= Aim of the exercise =
Your task is to reproduce word for word the lines running from the line containing "for name, piece" to the line containing "imported = [obj", inclusive. Nothing else belongs in the answer.

= Information provided =
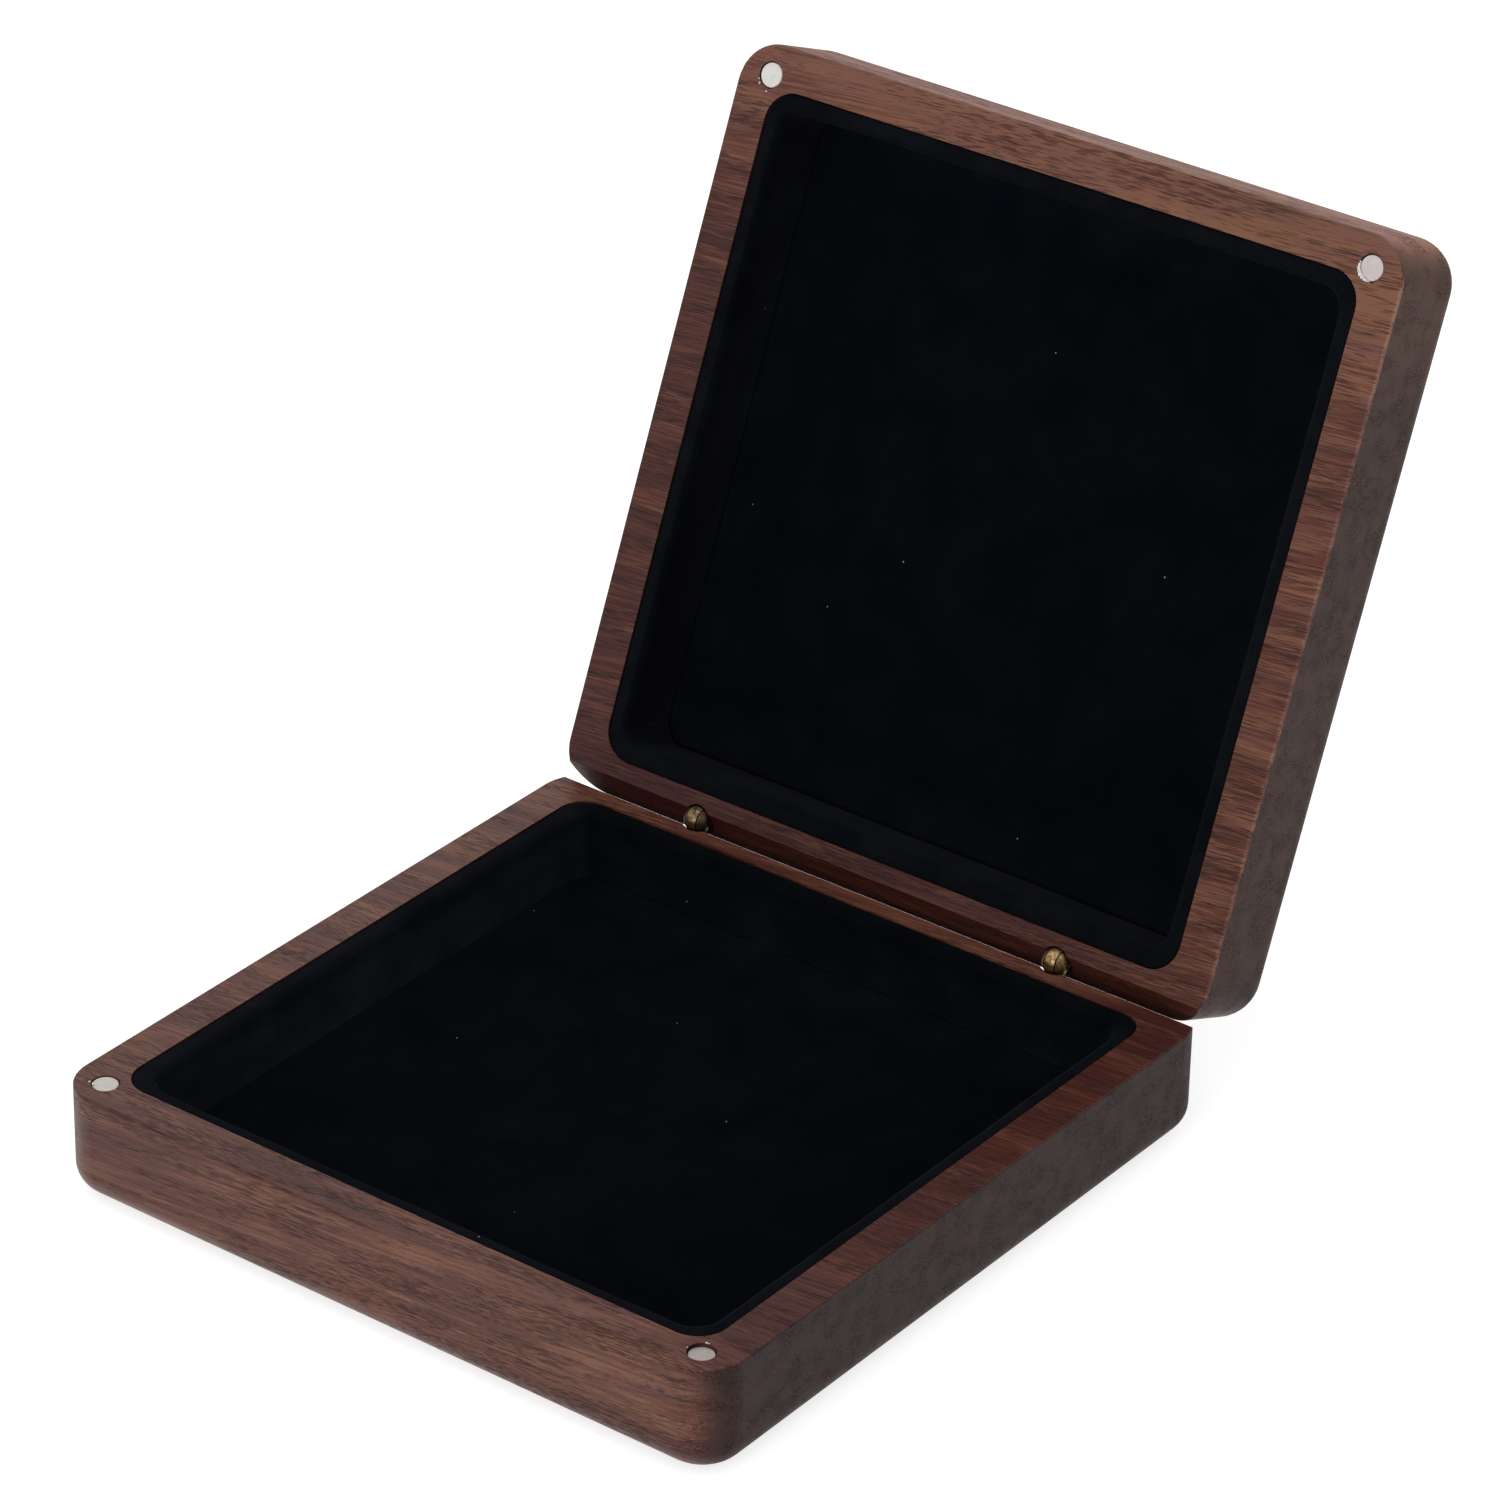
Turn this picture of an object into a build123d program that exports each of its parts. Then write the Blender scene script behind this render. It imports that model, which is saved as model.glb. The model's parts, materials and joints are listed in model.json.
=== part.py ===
from build123d import *
from math import cos, radians, sin, tan
import os

os.makedirs("parts", exist_ok=True)

# Millimetres. X runs along the hinge side, Y from front to back, Z up.
# The origin is at the centre of the base's underside.

# The two walnut halves
box_width = 120.0
box_depth = 120.0
base_height = 17.6
lid_height = 18.4
corner_radius = 7.0
edge_radius = 4.5
rim_width = 6.5
cavity_depth = 14.2
cavity_radius = 5.0
edge_break = 0.35
hinge_chamfer = 3.7

# The pose: the lid stands open, and shuts with a hairline gap
open_angle = 112.5
closed_gap = 0.2

# The barrel hinges
hinge_spacing = 67.4
hinge_setback = 2.3
hinge_rise = 0.9
knuckle_radius = 2.2
shank_radius = 1.6
shank_depth = 9.0
groove_depth = 0.25
groove_width = 0.7
groove_pitch = 1.5
groove_count = 4
tongue_thickness = 1.8
cheek_gap = 0.18
pin_radius = 0.6
pin_length = 4.1
pin_grip = 0.01
pin_play = 0.03
swing_clearance = 0.1
shoulder_relief = 0.35
bore_clearance = 0.05
knuckle_clearance = 0.15

# The magnets let into the front corners
magnet_radius = 2.0
magnet_thickness = 2.5
magnet_edge = 0.15
magnet_inset = 5.0
magnet_advance = 0.8
pocket_clearance = 0.12
base_left_recess = 0.1
base_right_recess = 0.45
lid_left_recess = 0.1
lid_right_recess = 0.12

# The velvet lining
lining_thickness = 2.8
lining_recess = 0.4
lining_corner_radius = 4.0
lining_edge_radius = 1.2
lining_clearance = 0.05
board_thickness = 0.8
pad_thickness = 2.0
pad_edge_radius = 1.0
pad_clearance = 0.15

# Places worked out from the sizes above
cavity_width = box_width - 2 * rim_width
cavity_length = box_depth - 2 * rim_width
lining_width = cavity_width - 2 * lining_thickness
lining_length = cavity_length - 2 * lining_thickness
hinge_y = box_depth / 2 - hinge_setback
hinge_z = base_height + hinge_rise
magnet_x = box_width / 2 - rim_width / 2 - magnet_inset / 2
magnet_y = -(box_depth / 2 - rim_width / 2 - magnet_inset / 2 + magnet_advance)
shoulder_angle = (180.0 - open_angle) / 2 - shoulder_relief

# A rim plane lies on the sawn face of each half, its normal pointing out of the wood.
# The lid's is the shut lid's rim swung back about the hinge line.
base_rim = Plane.XY.offset(base_height)
swing = radians(open_angle)
lid_up = Vector(0, sin(swing), cos(swing))
lid_back = Vector(0, cos(swing), -sin(swing))
hinge_centre = Vector(0, hinge_y, hinge_z)
lid_axis_rise = closed_gap - hinge_rise
lid_rim = Plane(hinge_centre + lid_up * lid_axis_rise - lid_back * hinge_y, x_dir=(-1, 0, 0), z_dir=-lid_up)


def wooden_half(rim, height, axis_rise, recesses):
    """One half of the box, milled from a solid block: rim is its sawn face."""
    with BuildPart() as half:
        with BuildSketch(rim.offset(-height)):
            RectangleRounded(box_width, box_depth, corner_radius)
        extrude(amount=height)
        faces = half.faces().sort_by(Axis(rim.origin, rim.z_dir))
        fillet(faces[0].edges(), radius=edge_radius)
        fillet(faces[-1].edges(), radius=edge_break)

        # The lining's bed
        with BuildSketch(rim):
            RectangleRounded(cavity_width, cavity_length, cavity_radius)
        extrude(amount=-cavity_depth, mode=Mode.SUBTRACT)

        # The bevel along the hinge side, which lets the lid swing past upright
        with BuildSketch(Plane(rim.origin, x_dir=rim.y_dir, z_dir=rim.x_dir)):
            with Locations((box_depth / 2, 0)):
                Rectangle(2 ** 0.5 * hinge_chamfer, 2 ** 0.5 * hinge_chamfer, rotation=45)
        extrude(amount=box_width / 2, both=True, mode=Mode.SUBTRACT)

        # The stepped bores for the hinge barrels
        knuckle_room = knuckle_radius + knuckle_clearance
        with Locations(rim):
            with Locations((-hinge_spacing / 2, hinge_y), (hinge_spacing / 2, hinge_y)):
                CounterBoreHole(
                    radius=shank_radius + bore_clearance,
                    counter_bore_radius=knuckle_room,
                    counter_bore_depth=knuckle_room - axis_rise,
                    depth=shank_depth + bore_clearance - axis_rise,
                )

        # The flat-bottomed magnet pockets
        for side, recess in recesses.items():
            with BuildSketch(rim):
                with Locations((side * magnet_x, magnet_y)):
                    Circle(magnet_radius + pocket_clearance)
            extrude(amount=-(magnet_thickness + recess), mode=Mode.SUBTRACT)
    return half


def magnet(rim, side, recess):
    """A disc magnet on the floor of its pocket."""
    with BuildPart() as disc:
        with BuildSketch(rim.offset(-recess)):
            with Locations((side * magnet_x, magnet_y)):
                Circle(magnet_radius)
        extrude(amount=-magnet_thickness)
        chamfer(disc.edges(), length=magnet_edge)
    return disc


def lining_wall(rim):
    """The padded strip that runs round the walls, from the wooden floor to just below the rim."""
    with BuildPart() as strip:
        with BuildSketch(rim.offset(-cavity_depth)):
            RectangleRounded(
                cavity_width - 2 * lining_clearance,
                cavity_length - 2 * lining_clearance,
                cavity_radius - lining_clearance,
            )
            RectangleRounded(lining_width, lining_length, lining_corner_radius, mode=Mode.SUBTRACT)
        extrude(amount=cavity_depth - lining_recess)
        top = strip.faces().sort_by(Axis(rim.origin, rim.z_dir))[-1]
        fillet(top.inner_wires()[0].edges(), radius=lining_edge_radius)
    return strip


def floor_sheet(rim, start, thickness, rounding):
    """A sheet cut to drop inside the wall strip: start is its height over the wooden floor."""
    with BuildPart() as sheet:
        with BuildSketch(rim.offset(start - cavity_depth)):
            RectangleRounded(
                lining_width - 2 * pad_clearance,
                lining_length - 2 * pad_clearance,
                lining_corner_radius - pad_clearance,
            )
        extrude(amount=thickness)
        if rounding:
            fillet(sheet.faces().sort_by(Axis(rim.origin, rim.z_dir))[-1].edges(), radius=rounding)
    return sheet


def seat_planes(rim, side, axis_rise):
    """Planes at the middle of a hinge pin: facing out of the wood, and square to the pin."""
    centre = rim.from_local_coords((side * hinge_spacing / 2, hinge_y, axis_rise))
    seat = Plane(centre, x_dir=rim.x_dir, z_dir=rim.z_dir)
    return seat, Plane(centre, x_dir=rim.y_dir, z_dir=rim.x_dir)


def shank(seat):
    """The grooved cylinder that is glued into the wood, from the pin's height down."""
    with BuildSketch(Plane(seat.origin, x_dir=seat.x_dir, z_dir=-seat.y_dir)) as profile:
        with Locations((shank_radius / 2, -shank_depth / 2)):
            Rectangle(shank_radius, shank_depth)
        first_groove = shank_depth - groove_pitch
        for turn in range(groove_count):
            with Locations((shank_radius - groove_depth / 2, turn * groove_pitch - first_groove)):
                Rectangle(groove_depth, groove_width, mode=Mode.SUBTRACT)
    revolve(profile.sketch, axis=Axis(seat.origin, seat.z_dir))


def cut_shoulder(side_plane):
    """Relieves the shank's back, so that the two shanks meet as the lid reaches its stop."""
    reach = 2 * shank_radius
    fall = radians(shoulder_angle)
    with BuildSketch(side_plane) as wedge:
        with BuildLine():
            Polyline((0, 0), (reach * tan(fall), -reach), (2 * reach, -reach), (2 * reach, 0), close=True)
        make_face()
    extrude(wedge.sketch, amount=shank_radius, both=True, mode=Mode.SUBTRACT)


def fork_barrel(rim, side, axis_rise):
    """The forked half of a hinge: a ball slotted for the tongue, on a grooved shank."""
    seat, side_plane = seat_planes(rim, side, axis_rise)
    with BuildPart() as barrel:
        shank(seat)
        cut_shoulder(side_plane)
        with Locations(seat):
            Sphere(knuckle_radius)
        with BuildSketch(side_plane):
            Circle(knuckle_radius + swing_clearance)
        extrude(amount=tongue_thickness / 2 + cheek_gap, both=True, mode=Mode.SUBTRACT)
        with BuildSketch(side_plane):
            Circle(pin_radius + pin_grip)
        extrude(amount=knuckle_radius, both=True, mode=Mode.SUBTRACT)
    return barrel


def tongue_barrel(rim, side, axis_rise):
    """The tongued half of a hinge: a slice of the same ball, on a grooved shank."""
    seat, side_plane = seat_planes(rim, side, axis_rise)
    half_tongue = tongue_thickness / 2
    half_web = (shank_radius ** 2 - half_tongue ** 2) ** 0.5
    cheek = (knuckle_radius ** 2 - half_tongue ** 2) ** 0.5
    with BuildPart() as barrel:
        shank(seat)
        with Locations(seat):
            Sphere(knuckle_radius + swing_clearance, mode=Mode.SUBTRACT)
        with BuildSketch(side_plane):
            with Locations((0, -knuckle_radius)):
                Rectangle(2 * half_web, knuckle_radius)
        extrude(amount=half_tongue, both=True)
        cut_shoulder(side_plane)
        with BuildSketch(seat):
            with BuildLine():
                Polyline((-half_tongue, cheek), (-half_tongue, 0), (half_tongue, 0), (half_tongue, cheek))
                ThreePointArc((half_tongue, cheek), (0, knuckle_radius), (-half_tongue, cheek))
            make_face()
        revolve(axis=Axis(seat.origin, seat.x_dir))
        with BuildSketch(side_plane):
            Circle(pin_radius + pin_play)
        extrude(amount=knuckle_radius, both=True, mode=Mode.SUBTRACT)
    return barrel


def hinge_pin(rim, side, axis_rise):
    """The cross pin, held by the fork's cheeks and free in the tongue."""
    side_plane = seat_planes(rim, side, axis_rise)[1]
    with BuildPart() as pin:
        with BuildSketch(side_plane):
            Circle(pin_radius)
        extrude(amount=pin_length / 2, both=True)
    return pin


# Left and right are seen from the front. The lid's rim plane is turned over, so its sides swap.
LEFT, RIGHT = -1, 1

pieces = {
    "base_shell": wooden_half(
        base_rim, base_height, hinge_rise, {LEFT: base_left_recess, RIGHT: base_right_recess}
    ),
    "lid_shell": wooden_half(
        lid_rim, lid_height, lid_axis_rise, {-LEFT: lid_left_recess, -RIGHT: lid_right_recess}
    ),
    "base_left_magnet": magnet(base_rim, LEFT, base_left_recess),
    "base_right_magnet": magnet(base_rim, RIGHT, base_right_recess),
    "lid_left_magnet": magnet(lid_rim, -LEFT, lid_left_recess),
    "lid_right_magnet": magnet(lid_rim, -RIGHT, lid_right_recess),
}
for half_name, rim in {"base": base_rim, "lid": lid_rim}.items():
    pieces[half_name + "_wall_lining"] = lining_wall(rim)
    pieces[half_name + "_floor_board"] = floor_sheet(rim, 0, board_thickness, 0)
    pieces[half_name + "_floor_pad"] = floor_sheet(rim, board_thickness, pad_thickness, pad_edge_radius)
for side_name, side in {"left": LEFT, "right": RIGHT}.items():
    pieces[side_name + "_hinge_fork"] = fork_barrel(base_rim, side, hinge_rise)
    pieces[side_name + "_hinge_tongue"] = tongue_barrel(lid_rim, -side, lid_axis_rise)
    pieces[side_name + "_hinge_pin"] = hinge_pin(base_rim, side, hinge_rise)

for name, piece in pieces.items():
    piece.part.label = name
    export_step(piece.part, "parts/" + name + ".step")
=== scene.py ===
import bmesh
import bpy
import json
from functools import partial
from math import cos, pi, radians, sin, tanh
from mathutils import Matrix, Vector, noise


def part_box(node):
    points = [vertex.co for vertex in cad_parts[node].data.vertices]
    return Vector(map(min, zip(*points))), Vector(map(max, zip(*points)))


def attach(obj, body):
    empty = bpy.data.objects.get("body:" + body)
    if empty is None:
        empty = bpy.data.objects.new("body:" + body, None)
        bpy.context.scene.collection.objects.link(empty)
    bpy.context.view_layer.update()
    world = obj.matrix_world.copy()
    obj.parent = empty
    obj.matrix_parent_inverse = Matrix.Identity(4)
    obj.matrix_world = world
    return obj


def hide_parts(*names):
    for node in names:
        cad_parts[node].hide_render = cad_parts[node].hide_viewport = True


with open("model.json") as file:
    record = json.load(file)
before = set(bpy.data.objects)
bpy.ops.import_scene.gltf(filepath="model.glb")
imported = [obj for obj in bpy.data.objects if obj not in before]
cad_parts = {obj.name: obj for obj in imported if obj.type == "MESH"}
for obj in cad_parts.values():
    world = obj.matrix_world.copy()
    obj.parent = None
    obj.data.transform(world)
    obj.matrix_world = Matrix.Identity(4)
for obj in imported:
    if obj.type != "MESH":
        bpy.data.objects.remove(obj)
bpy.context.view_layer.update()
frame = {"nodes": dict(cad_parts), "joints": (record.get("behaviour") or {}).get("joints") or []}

scene = bpy.context.scene

# The camera stands to the right and in front of the box, about a metre away, and looks down on it.
# It is a long lens on a square frame, held about a degree off level.
camera_place = Vector((0.50731, -0.65180, 0.53231))
camera_aim = Vector((-0.00583, 0.03348, 0.05117))
camera_roll = radians(1.11)
camera_lens = 160.4
sensor_width = 36
nearest_seen = 0.05
furthest_seen = 20
camera = bpy.data.objects.new("camera", bpy.data.cameras.new("camera"))
scene.collection.objects.link(camera)
scene.camera = camera
camera.data.lens = camera_lens
camera.data.sensor_width = sensor_width
camera.data.clip_start = nearest_seen
camera.data.clip_end = furthest_seen
camera.rotation_mode = "QUATERNION"
camera.location = camera_place
level_view = (camera_aim - camera_place).to_track_quat("-Z", "Y")
camera.rotation_quaternion = level_view @ Matrix.Rotation(camera_roll, 3, "Z").to_quaternion()

# The floor is a light table, a wide sheet of white acrylic with a little light coming up through it.
# The room is a pale tent, brightest behind the box to the left, with a soft window above and in front.
floor_size = 6.0
floor_drop = 0.00002
acrylic_white = (0.45, 0.45, 0.45, 1)
acrylic_shade = (0.43, 0.43, 0.435, 1)
mottle_size = (50, 50, 50)
plain_white = (1, 1, 1, 1)
table_glow = 0.74
room_brightest = (-0.45, 0.75, 0.30)
room_fade = (-0.8, 0.2)
room_dim = 0.45
room_bright = 0.95
window_lights = {
    "top_window": ((-0.20, -0.20, 1.40), 1.00, 3.0),
    "front_window": ((0.10, -1.35, 0.60), 0.70, 4.5),
}


def node(tree, kind, inputs=(), **settings):
    """Adds a shader node, sets it, and joins or fills its inputs."""
    made = tree.nodes.new("ShaderNode" + kind)
    for name, value in settings.items():
        setattr(made, name, value)
    for name, value in dict(inputs).items():
        if isinstance(value, bpy.types.NodeSocket):
            tree.links.new(value, made.inputs[name])
        else:
            made.inputs[name].default_value = value
    return made


def number(tree, operation, *values):
    """One step of arithmetic."""
    return node(tree, "Math", dict(enumerate(values)), operation=operation).outputs[0]


def vector(tree, operation, first, second, name="Vector"):
    """One step of arithmetic with places or directions."""
    return node(tree, "VectorMath", {0: first, 1: second}, operation=operation).outputs[name]


def scaled(tree, place, sizes):
    """The place, shrunk so that one unit is the given size on each axis."""
    return vector(tree, "MULTIPLY", place, [1.0 / size for size in sizes])


def new_finish(name):
    """An empty material, its nodes, and the places on the piece, counted in millimetres."""
    finish = bpy.data.materials.new(name)
    finish.use_nodes = True
    tree = finish.node_tree
    tree.nodes.clear()
    return finish, tree, scaled(tree, node(tree, "TexCoord").outputs["Object"], (0.001, 0.001, 0.001))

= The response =
for name, piece in pieces.items():
    piece.part.label = name
    export_step(piece.part, "parts/" + name + ".step")
=== scene.py ===
import bmesh
import bpy
import json
from functools import partial
from math import cos, pi, radians, sin, tanh
from mathutils import Matrix, Vector, noise


def part_box(node):
    points = [vertex.co for vertex in cad_parts[node].data.vertices]
    return Vector(map(min, zip(*points))), Vector(map(max, zip(*points)))


def attach(obj, body):
    empty = bpy.data.objects.get("body:" + body)
    if empty is None:
        empty = bpy.data.objects.new("body:" + body, None)
        bpy.context.scene.collection.objects.link(empty)
    bpy.context.view_layer.update()
    world = obj.matrix_world.copy()
    obj.parent = empty
    obj.matrix_parent_inverse = Matrix.Identity(4)
    obj.matrix_world = world
    return obj


def hide_parts(*names):
    for node in names:
        cad_parts[node].hide_render = cad_parts[node].hide_viewport = True


with open("model.json") as file:
    record = json.load(file)
before = set(bpy.data.objects)
bpy.ops.import_scene.gltf(filepath="model.glb")
imported = [obj for obj in bpy.data.objects if obj not in before]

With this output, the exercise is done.